Automatic detection of decreased ejection fraction and left ventricular hypertrophy on 4D cardiac CTA: Use of artificial intelligence with transfer learning to facilitate multi-site operations

Introduction Artificial intelligence models trained in one site may not have acceptable performance when used in another site. Transfer learning (TL) can be used to adapt the original model to a new institution, making it more robust and generalizable. Methods Performance of a 4D cardiac computed tomography angiography (CCTA) segmentation model trained at Site 1 was assessed at Site 2, before and after TL. Two separate image-annotated 4D CCTA datasets were collected at each site.
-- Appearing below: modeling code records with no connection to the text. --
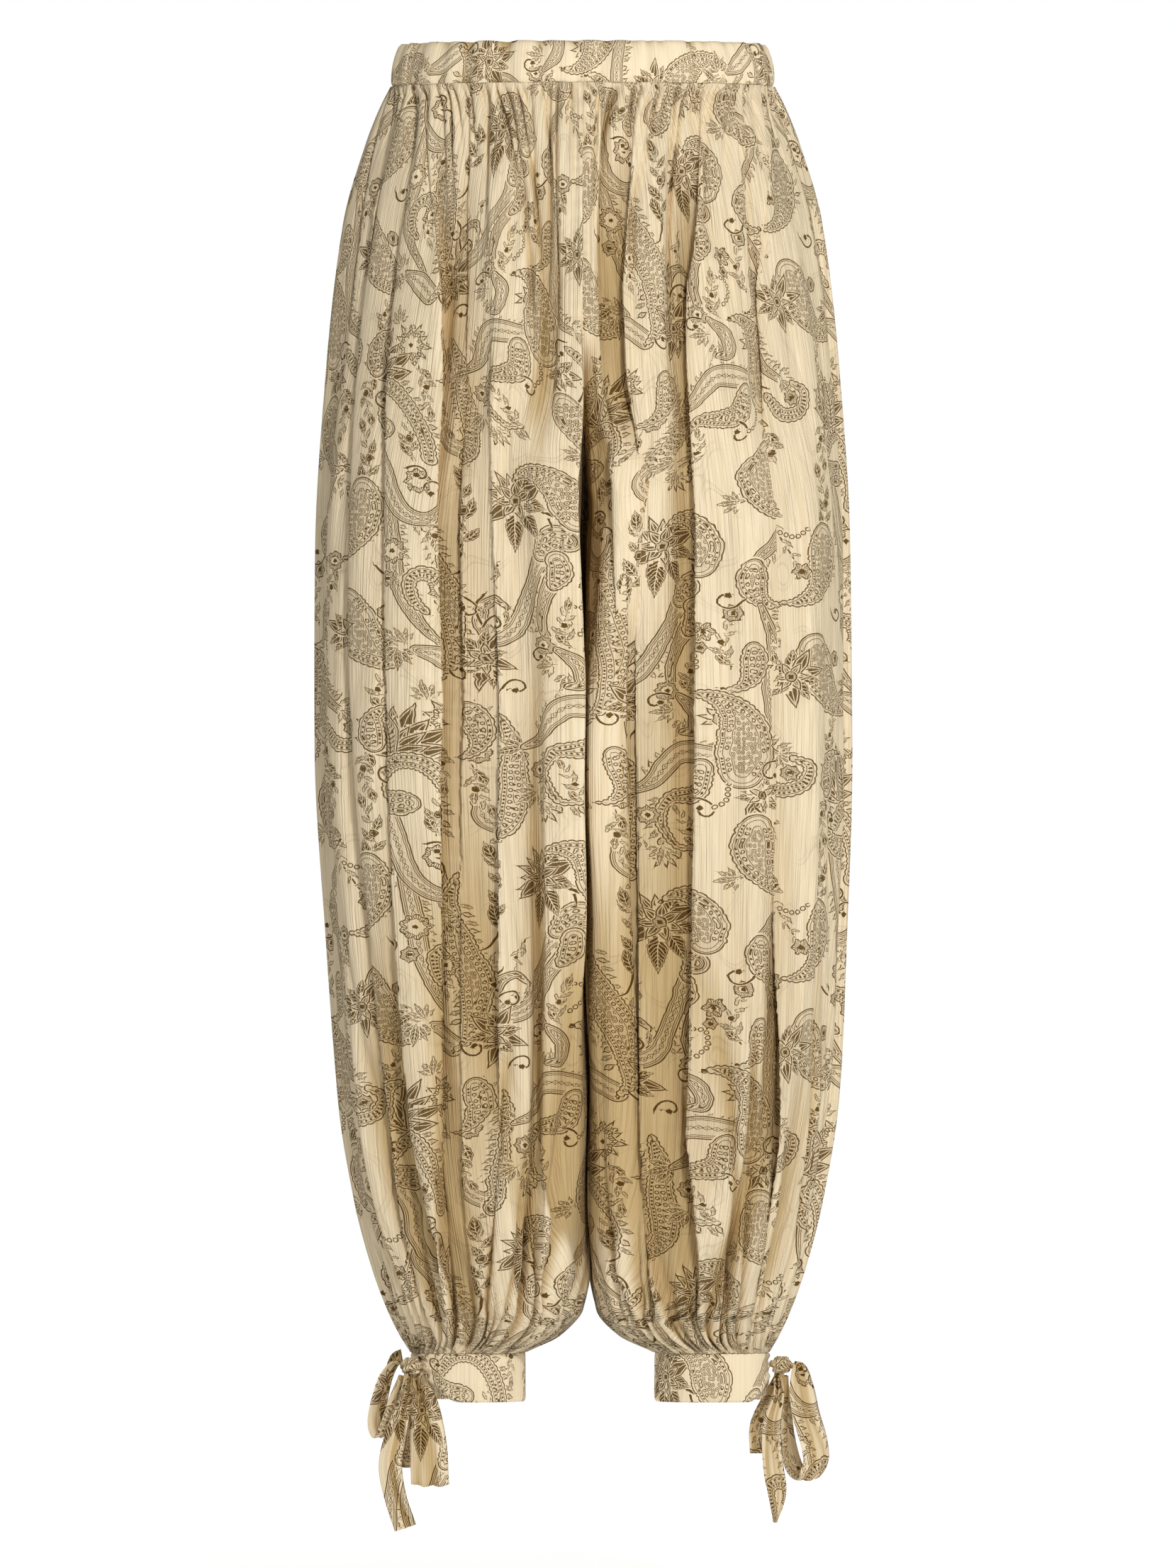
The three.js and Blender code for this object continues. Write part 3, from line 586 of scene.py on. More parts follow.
def body_values(body, spots):
    """Along, across and inwards from the outline at any spots, for one body."""
    if body["kind"] == ROSETTE:
        return rosette_values(body, spots)
    start = body["path"][:-1]
    step = np.diff(body["path"], axis=0)
    offset = spots[..., None, :] - start
    part = np.clip((offset * step).sum(-1) / (step ** 2).sum(-1), 0, 1)
    away = offset - part[..., None] * step
    distance = np.hypot(away[..., 0], away[..., 1])
    side = step[:, 0] * away[..., 1] - step[:, 1] * away[..., 0]
    inward = body["half"][:-1] + part * np.diff(body["half"]) - distance
    nearest = inward.argmax(-1)
    part, distance, inward, side = (np.take_along_axis(values, nearest[..., None], -1)[..., 0]
                                    for values in (part, distance, inward, side))
    along = body["at"][nearest] + part * np.diff(body["at"])[nearest]
    return np.stack([along, distance * np.sign(side), inward], -1)


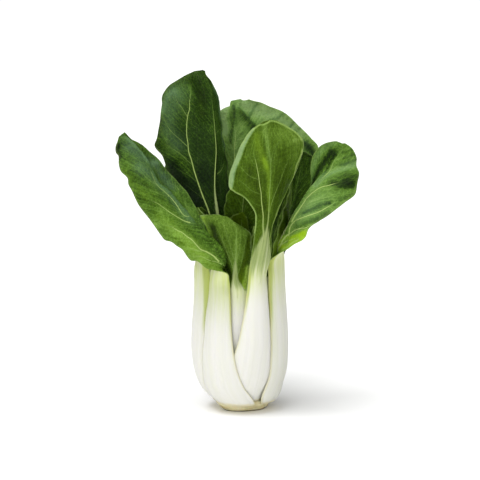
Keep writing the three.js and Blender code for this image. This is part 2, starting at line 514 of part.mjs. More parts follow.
// ---- cut stem: a low rim, and inside the head a cone between the stalks ---
function stemGeometry() {
  const outline = hermite(STEM_OUTLINE.map((r) => r[0]), STEM_OUTLINE.map((r) => r[1]));
  const levels = [0, STEM_BEVEL, 3.5, STEM_RIM_HEIGHT, STEM_RIM_HEIGHT + 0.6, 10, 14, 18, 22, STEM_TOP];
  const N = 36, rings = [];
  for (const z of levels) {
    const ring = [];
    for (let i = 0; i < N; i++) {
      const phi = -180 + (360 * i) / N, a = THREE.MathUtils.degToRad(phi);
      let r = outline(phi);
      if (z === 0) r -= STEM_BEVEL;
      if (z > STEM_RIM_HEIGHT) {
        let least = OPEN_RADIUS;
        for (let d = -10; d <= 10; d += 5) least = Math.min(least, sampleRoom(room, phi + d, z), sampleRoom(room, phi + d, z - 3));
        r = clamp(Math.min(least - 0.8, 15.5 * (1 - (z - 6) / (STEM_TOP + 2 - 6))), 1, r);
      }
      ring.push(new THREE.Vector3(axisX(z) + r * Math.sin(a), -r * Math.cos(a), z));
    }
    rings.push(ring);
  }
  const pos = [], idx = [];
  for (const r of rings) for (const p of r) pos.push(p.x, p.y, p.z);
  const bottom = pos.length / 3; pos.push(0, 0, 0);
  const top = bottom + 1; pos.push(axisX(STEM_TOP), 0, STEM_TOP + 0.5);
  for (let k = 0; k < rings.length - 1; k++) {
    for (let i = 0; i < N; i++) {
      const a = k * N + i, b = k * N + ((i + 1) % N), c = b + N, d = a + N;
      idx.push(a, b, c, a, c, d);
    }
  }
  const t0 = (rings.length - 1) * N;
  for (let i = 0; i < N; i++) {
    idx.push(bottom, (i + 1) % N, i);
    idx.push(top, t0 + i, t0 + ((i + 1) % N));
  }
  const g = new THREE.BufferGeometry();
  g.setAttribute('position', new THREE.Float32BufferAttribute(pos, 3));
  g.setIndex(idx);
  return g;
}

// ---- solids, trimmed where a neighbour already stands ---------------------
const wasm = await Module();
wasm.setup();
function toSolid(geometry) {
  const g = mergeVertices(geometry, 1e-4);
  const mesh = new wasm.Mesh({
    numProp: 3,
    vertProperties: Float32Array.from(g.attributes.position.array),
    triVerts: Uint32Array.from(g.index.array),
  });
  return new wasm.Manifold(mesh);
}
function toGeometry(solid) {
  const m = solid.getMesh();
  const pos = new Float32Array(m.numVert * 3);
  for (let i = 0; i < m.numVert; i++) for (let k = 0; k < 3; k++) pos[3 * i + k] = m.vertProperties[i * m.numProp + k];
  const g = new THREE.BufferGeometry();
  g.setAttribute('position', new THREE.BufferAttribute(pos, 3));
  g.setIndex(new THREE.BufferAttribute(Uint32Array.from(m.triVerts), 1));
  g.computeVertexNormals();
  return g;
}
function largest(solid) {
  const parts = solid.decompose();
  return parts.reduce((a, b) => (b.volume() > a.volume() ? b : a), parts[0]);
}
function boxesMeet(a, b) {
  const A = a.boundingBox(), B = b.boundingBox();
  return [0, 1, 2].every((k) => A.min[k] < B.max[k] && B.min[k] < A.max[k]);
}
const span = (n, a, b, skipFirst) => Array.from({ length: n }, (_, k) => a + ((b - a) * k) / (n - 1)).slice(skipFirst ? 1 : 0);

const bokChoy = new THREE.Group();
bokChoy.name = 'bok_choy';
const standing = [];
for (const leaf of LEAVES) {
  const rows = leaf.small
    ? [...span(SMALL_ROWS_STALK, 0, 1), ...span(SMALL_ROWS_BLADE, 1, 2, true)]
    : [...span(ROWS_STALK, 0, 1), ...span(ROWS_BLADE, 1, 2, true)];
  const columns = leaf.small ? SMALL_COLUMNS : COLUMNS;
  let solid = toSolid(shellGeometry(leafGrids(leaf, rows, columns, 0)));
  for (const other of standing) {
    if (!boxesMeet(solid, other.grown)) continue;
    const shared = solid.intersect(other.grown);
    if (shared.isEmpty() || shared.volume() < 1e-6) continue;
    solid = largest(solid.subtract(other.grown));
  }
  const grown = toSolid(shellGeometry(leafGrids(leaf, rows, columns, CLEARANCE)));
  standing.push({ leaf, solid, grown });
}
let stem = toSolid(stemGeometry());
for (const other of standing) {
  if (!boxesMeet(stem, other.grown)) continue;
  const shared = stem.intersect(other.grown);
  if (shared.isEmpty() || shared.volume() < 1e-6) continue;
  stem = largest(stem.subtract(other.grown));
}

function addPiece(name, solid, color, roughness) {
  const mesh = new THREE.Mesh(toGeometry(solid), new THREE.MeshStandardMaterial({ color, roughness, metalness: 0 }));
  mesh.name = name;
  bokChoy.add(mesh);
}
addPiece('stem_base', stem, 0xdcd6b8, 0.7);
for (const { leaf, solid } of standing) addPiece(leaf.name, solid, leaf.small ? 0x6f9a3c : 0x4f7d2e, 0.45);

export default bokChoy;
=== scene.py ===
"""Looks of a head of bok choy: fifteen leaves on a cut stem.

Every leaf is rebuilt here at full detail from the same long curves and stalk
rows as its CAD solid: a closed sheet with puckered lamina, waved margin and
raised veins that are geometry, and a stalk with long soft ribs.  Millimetres
until the mesh is made, then metres.
"""
import math

import bpy
import numpy as np
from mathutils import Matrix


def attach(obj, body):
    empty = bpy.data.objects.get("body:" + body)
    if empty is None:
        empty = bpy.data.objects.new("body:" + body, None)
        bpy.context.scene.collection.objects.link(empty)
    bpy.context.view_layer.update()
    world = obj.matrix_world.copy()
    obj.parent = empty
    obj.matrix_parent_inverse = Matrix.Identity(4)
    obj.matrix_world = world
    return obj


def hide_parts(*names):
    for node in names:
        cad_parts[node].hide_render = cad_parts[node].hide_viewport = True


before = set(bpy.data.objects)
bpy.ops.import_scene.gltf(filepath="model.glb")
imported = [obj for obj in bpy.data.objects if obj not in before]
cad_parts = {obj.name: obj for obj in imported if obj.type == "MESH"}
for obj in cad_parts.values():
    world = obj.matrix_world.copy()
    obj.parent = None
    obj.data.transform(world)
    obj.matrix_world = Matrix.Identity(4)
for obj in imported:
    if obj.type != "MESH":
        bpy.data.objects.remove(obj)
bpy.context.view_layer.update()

# ---- the head, as in the CAD (mm) ---------------------------------------
HEAD_AXIS_X = -3.9
AXIS_BEND_HEIGHT = 24.0
STALK_GAP = 0.45
STALK_EDGE = 1.5
BLADE_THICKNESS = 1.1
RIB_WIDTH = 5.5
NEST_SLOPE = 1.2
STEM_RIM_HEIGHT = 6.1
STEM_TOP = 27.0
STEM_OUTLINE = [[-180, 16.2], [-150, 16.8], [-120, 17.1], [-90, 18.8],
                [-62, 20.9], [-40, 21.2], [-22, 19.4], [0, 17.8], [24, 17.2], [48, 18.2],
                [72, 18.6], [96, 17.6], [124, 16.9], [152, 16.1], [180, 16.2]]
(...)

Segmentation output from the model was used to measure left ventricular (LV) ejection fraction (EF), LV end-diastolic volume (EDV), and LV mass and compared with the ground-truth (measurements derived from the segmentation performed by trained radiologists). Wilcoxon signed-rank test (with 95% CI) was used to compare the absolute errors between predicted and ground-truth values obtained at Site 2 before and after TL. Results Test set at Site 2 included 45 patients (27 women, mean age 47.9 ± 10.8 years). There was a significant difference in absolute errors of LVEF (mean ± std 10.0 ± 6.0% vs 3.7 ± 2.5%, p < 0.05), LVEDV (mean ± std 8.4 ± 6.7 mL vs 5.9 ± 5.9 mL, p < 0.05) and LV mass (mean ± std 12.0 ± 11.6g vs 7.7 ± 9.9g, p < 0.05) when comparing model performance before and after TL at Site 2. Conclusion The TL process significantly improved the prediction of LV volumetric parameters obtained at Site 2 by adapting the model to another source. A small number of annotated cases can be used to significantly improve a deep learning model developed elsewhere, increasing model generalizability and encouraging institutions to engage in artificial intelligence initiatives.